Il Neige en Mai – Mono-White Control for Regionals

I’ll make my introduction short here. I have a 1900 rating that is steadily climbing. I’ve played in three JSS tournaments this season, making two second-place finishes and a third-place finish. Don’t worry – I’m not about to present another awful”rogue” deck, but rather a guide to playing the best deck in Standard, for your Regionals encounter.

“I want to show you just how unimportant they really are.”

I’ll make my introduction short here. I have a 1900 rating that is steadily climbing. I wrote an article last year about Psychatog, which went over some points about why you shouldn’t play rogue unless you have testing to warrant it. I’ve played in three JSS tournaments this season, making two second-place finishes and a third-place finish. I also faced seven R/W Maher mirror matches on my way to a PTQ top 8 finish. Don’t worry – I’m not about to present another awful”rogue” deck, but rather a guide to playing the best deck in Standard, for your Regionals encounter.

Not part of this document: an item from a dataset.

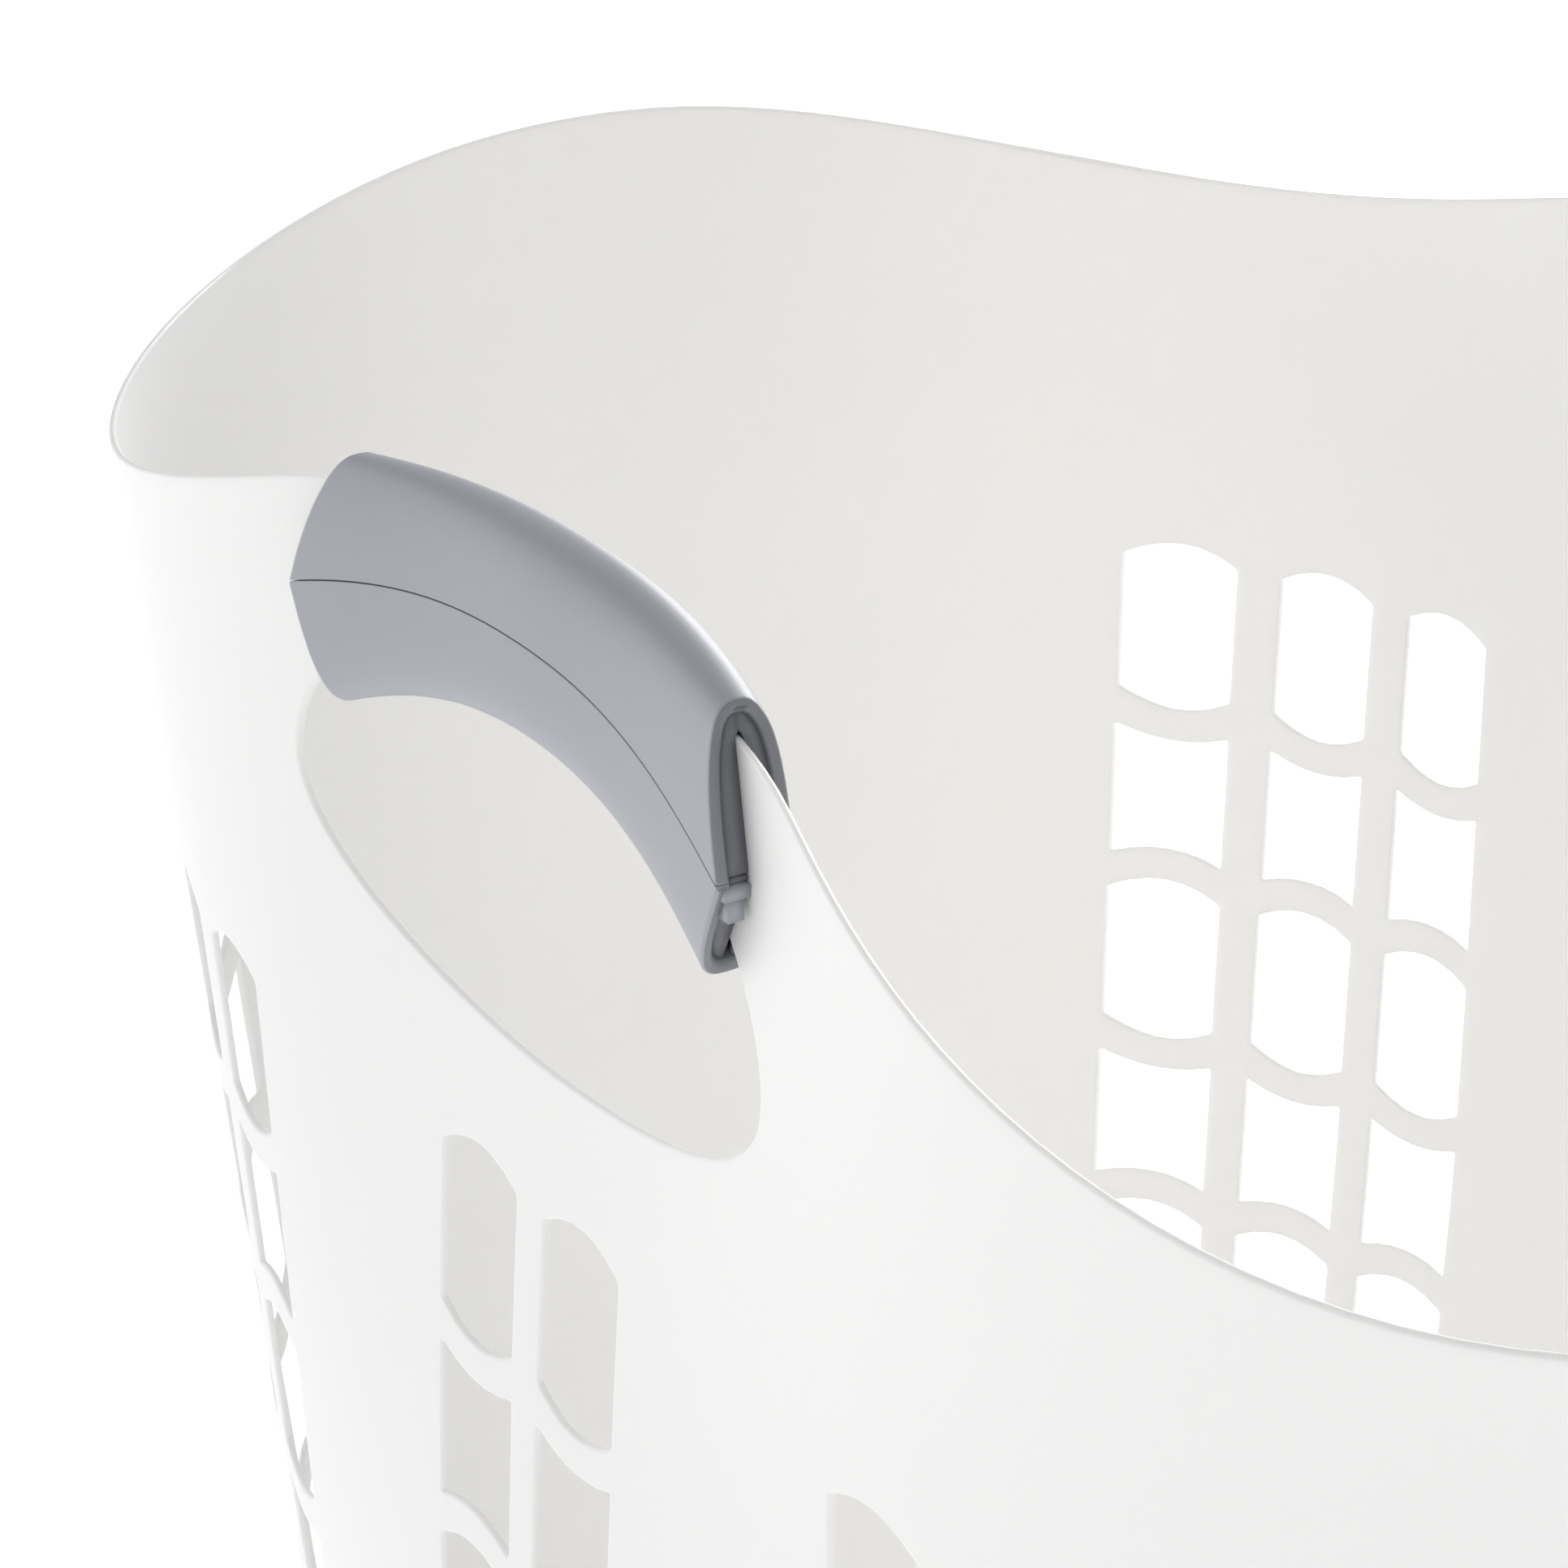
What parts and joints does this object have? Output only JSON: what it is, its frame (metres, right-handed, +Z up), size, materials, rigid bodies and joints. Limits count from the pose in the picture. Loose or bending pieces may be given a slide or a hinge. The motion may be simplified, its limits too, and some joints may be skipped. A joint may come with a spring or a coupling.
{
  "type": "laundry hamper",
  "caption": "Tall tapered plastic laundry hamper with perforated walls, a wavy rim, and an oval hand hole under a two-shell grip at each end.",
  "frame": {"origin": "middle of the base, on the floor", "axes": "+Z up; the handles are at -X and +X; the front is at -Y"},
  "size_m": [0.2876, 0.4571, 0.5945],
  "materials": {
    "white_shell": "satin white polypropylene",
    "grey_grip": "satin cool grey plastic"
  },
  "bodies": {
    "root": {"body": "white_shell", "grip_left_upper": "grey_grip", "grip_left_lower": "grey_grip", "grip_right_upper": "grey_grip", "grip_right_lower": "grey_grip"}
  },
  "joints": []
}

Ever since I started playing with this deck, my opponents just seem to keep making really silly mistakes. People constantly mana burn themselves to near-death. Some guy even cast a Fireball on himself! Coincidence? I think not!


4 Decree of Justice (Kahn’s Ultimate Demise)

3 Mindslaver (Mind Controlling Bugs)

4 Eternal Dragon (“Scotty, I need warp speed in three minutes or we’re all dead!”)

3 Solemn Simulacrum (“The needs of the many outweigh the needs of the few…or the one.”)

3 Renewed Faith (“He lied.”)

3 Pulse of the Fields (“Live long and prosper….”)

3 Wing Shards (“Lock Phasers.”)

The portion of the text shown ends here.